Thursday, May 26, 2011

Worst. Idea. Ever.

I am still telling myself that I should not be posting this. Yet that voice in the back of my head is telling me if I don't, then I will do my usual and not follow through with what I say I am going to do.

Here is the deal. I by no means think that I am 'fat'. I know that I have my own insecurities, as we all do. The things that bother me about myself might not be something that would bother someone else. But I'm not someone else. I am me, and often times, I am not comfortable in my own skin.

The real question is... even if I achieve my goals... will I be happy there? When I first started on my weight loss journey almost 18 months ago (wow!) I had only wanted to reach 150.

I hit that, and wanted to go for more. I wanted to reach 140.

I hit that too. I didn't really set another goal after 140, but for the last 6 months or so I have been tettering around the 130-135 range.

Ever since we moved, I have lost my routine. I feel the winter fluff, and it's making. me. crazy.

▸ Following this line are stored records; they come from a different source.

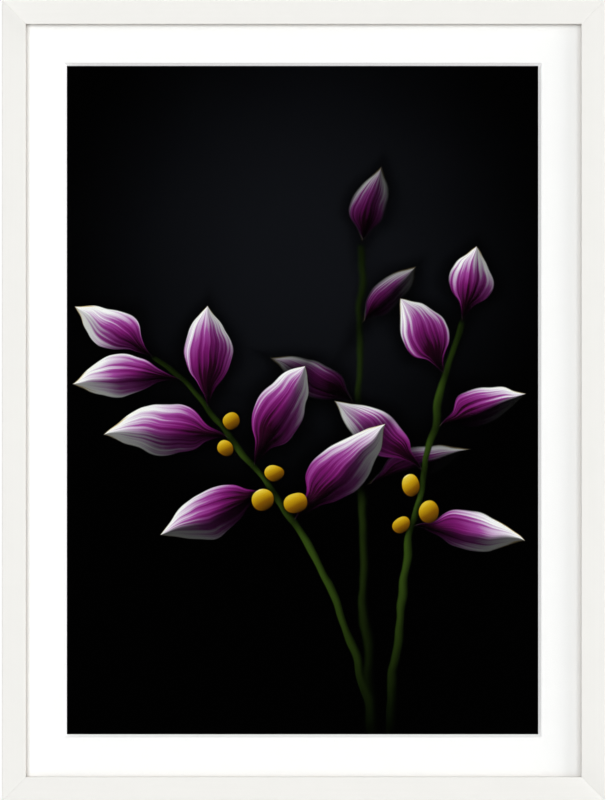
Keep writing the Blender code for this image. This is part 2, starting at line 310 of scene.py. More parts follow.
PAINT_CLOUD = 18 * MM
PAINT_ROUGHNESS = 0.42
PINE_LIGHT = (214, 184, 140)
PINE_DARK = (183, 146, 98)
PINE_ROUGHNESS = 0.75
GRAIN_WAVES = (9.0, 900.0)
RING_WAVES = (14.0, 420.0)
FIBRE_WAVES = (60.0, 3600.0)
RING_SHARE = 0.65
GRAIN_HEIGHT = 0.04 * MM
RAILS = {
    # outward direction, and how much painted light (plus) or painted shade (minus) lies on the paint towards
    # the mitre at its start and at its end
    "rail_top": ((0, 1), 0.6, 0.0),
    "rail_right": ((1, 0), 0.0, -1.0),
    "rail_bottom": ((0, -1), 0.6, 0.0),
    "rail_left": ((-1, 0), 0.0, -1.0),
}


def arc(middle, radius, start):
    """A quarter circle of points: the middle plus the radius times the cosine and sine of even angles."""
    angles = np.radians(start + np.linspace(0, 90, EASE_STEPS + 1))
    return np.column_stack([middle[0] + radius * np.cos(angles), middle[1] + radius * np.sin(angles)])


def braced(outline):
    """Adds a point just inside each end of every long side, so that shading turns at the eased edges only."""
    onward = np.roll(outline, -1, axis=0) - outline
    length = np.linalg.norm(onward, axis=1, keepdims=True)
    step = onward / length * BRACE
    points = np.stack([outline, outline + step, outline + onward - step], axis=1)
    long_side = length[:, 0] > 4 * BRACE
    return points[np.column_stack([np.ones_like(long_side), long_side, long_side])]


def grid_faces(rows, columns, closed_rows=False, closed_columns=False):
    """The four-sided faces of a grid of points, which may close on itself either way."""
    row = np.arange(rows if closed_rows else rows - 1)[:, None]
    column = np.arange(columns if closed_columns else columns - 1)[None, :]
    next_row = (row + 1) % rows
    next_column = (column + 1) % columns
    faces = [row * columns + column, row * columns + next_column]
    faces += [next_row * columns + next_column, next_row * columns + column]
    return np.stack(np.broadcast_arrays(*faces), axis=-1).reshape(-1, 4)


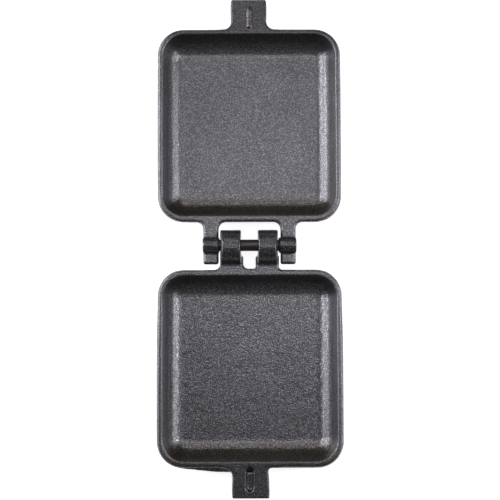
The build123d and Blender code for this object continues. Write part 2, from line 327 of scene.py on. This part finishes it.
# %% [markdown]
# ## Where the mouth of the cavity is
#
# What happens to a point of the skin depends on how far it lies inside or outside the mouth of the
# cavity: its edge stays crisp, because the two rims have to meet, while the walls outside are left
# as the sand made them. The mouth is a rectangle with round corners, so the distance to it has a
# short formula: straight distances beside it, and a circle's distance at each corner.

# %% Mouth of the cavity
HINGE_Y = frame["record"]["behaviour"]["joints"][0]["pos_m"][1]
MOUTH_NEAR, MOUTH_FAR = 18.0 * MM, 128.6 * MM  # from the hinge line
MOUTH_HALF_WIDTH = 52.35 * MM
MOUTH_CORNER = 13.4 * MM
MOUTH = {  # lowest and highest Y
    "pin_half": (HINGE_Y + MOUTH_NEAR, HINGE_Y + MOUTH_FAR),
    "hook_half": (HINGE_Y - MOUTH_FAR, HINGE_Y - MOUTH_NEAR),
}


def inside_mouth(points, half):
    """How far each point lies inside the round-cornered edge of the cavity's mouth, in metres."""
    low, high = MOUTH[half]
    across = np.abs(points[:, 0]) - MOUTH_HALF_WIDTH + MOUTH_CORNER
    along = np.abs(points[:, 1] - (low + high) / 2) - (high - low) / 2 + MOUTH_CORNER
    round_part = np.hypot(np.maximum(across, 0.0), np.maximum(along, 0.0))
    return MOUTH_CORNER - round_part - np.minimum(np.maximum(across, along), 0.0)


def step(values, start, full):
    """0 up to start, 1 from full on, and a straight rise between them."""
    return np.clip((values - start) / (full - start), 0.0, 1.0)


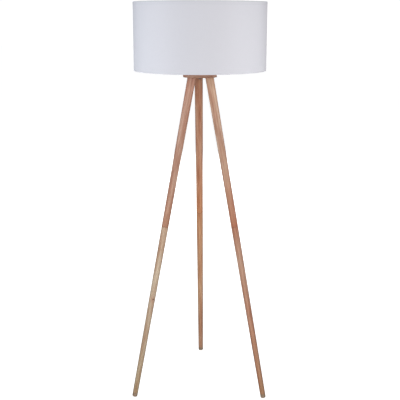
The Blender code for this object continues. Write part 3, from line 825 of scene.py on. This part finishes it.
def make_socket():
    """Ceramic insulator, brass screw shell and sprung centre contact."""
    radius, top, bottom = round_box("holder_insulator")
    groove = top - 0.0008
    puck = fillet([(0, top, 0), (0.0085, top, 0), (0.0092, groove, 0.0003), (0.0128, groove, 0.0003),
                   (0.0134, top, 0.0003), (radius, top, 0.0006), (radius, bottom, 0.0006),
                   (0, bottom, 0)])
    turned("ceramic_insulator", puck, "stand", "ceramic", "holder_insulator", segments=80)

    outer, shell_top, shell_bottom = round_box("holder_screw_shell")
    wave = 0.0006
    middle = rows([(outer - wave, shell_top), (outer - wave, shell_bottom)], 0.00045)

    def warp(angle, radius, height):
        fade = max(0.0, min(1.0, (height - shell_bottom) / 0.003, (shell_top - height) / 0.003))
        turn = 2 * math.pi * (height / SOCKET_PITCH - angle / (2 * math.pi))
        return radius + wave * 0.9 * fade * math.sin(turn), height
    turned("brass_screw_shell", ribbon(middle, BRASS_SHEET), "stand", "brass", "holder_screw_shell",
           closed=True, warp=warp, sharp=60)

    crest, heel = levels("holder_centre_contact")
    spring = smooth_route([(-0.0045, 0, heel + 0.0004), (-0.0015, 0, heel + 0.0008),
                           (0.0015, 0, crest - 0.0003), (0.0035, 0, crest - 0.0004),
                           (0.0046, 0, crest - 0.0012)])
    contact = strip("sprung_contact", spring, 0.0050, BRASS_SHEET, LOOK["brass"])
    finish_piece(contact, "stand", "brass", "holder_centre_contact")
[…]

So it's 'only a few pounds'. But that is where it starts people!! I weighed in this morning at... oh lordy... (138). Yes, I made it small for a reason, lol. That is a painful number for me after how hard I worked and knowing I have recently been down to as low as 130.

Fact is, I have gotten lazy. I have been stressed out. I have been eating things I know I shouldn't, and more than I need. I am hoping that by posting all of this for the world to see, two things will be accomplished.

1. It will keep me motivated to be able to actually show/see progress as I get back to my routine.

2. It will help anyone else who feels as though they have been slipping up to get back on track.

Staying with a diet is impossible for me. I need to eat what I want. If I don't, I will binge eat. That said, I was using simple portion control. Allowing myself a moderate amount of the things I crave to curb the craving and eliminating the chance of binge eating. So with the portion control, comes a serious workout routine. I have not tried P90X, but maybe I should :) I personally like GOING to a gym. I see people there with better bodies than me, and it pushes me harder. I know for some people, its the opposite.

So... after this, there will be no more chance of humility. It will all be out there, and all I can do is work my ass off to be able to post some awesome after pictures.

Here goes nothin...

My biggest problem area... thighs! I really feel like they have a mind of their own. They dont seem to fit with the rest of my body :/

Sorry the text came out so small in some. Well... not really, lol. So there they are! Just for reference... the next picture is what I would die for!!

OMG!! Carrie Underwoods legs are UH-mazing! Seriously. I was drooling last night watching Idol. Her legs are phenomenal, and I would love to be able to achieve that kind of change! I'm not holding my breath though ;)

Are you planning a full body overhaul for Summer?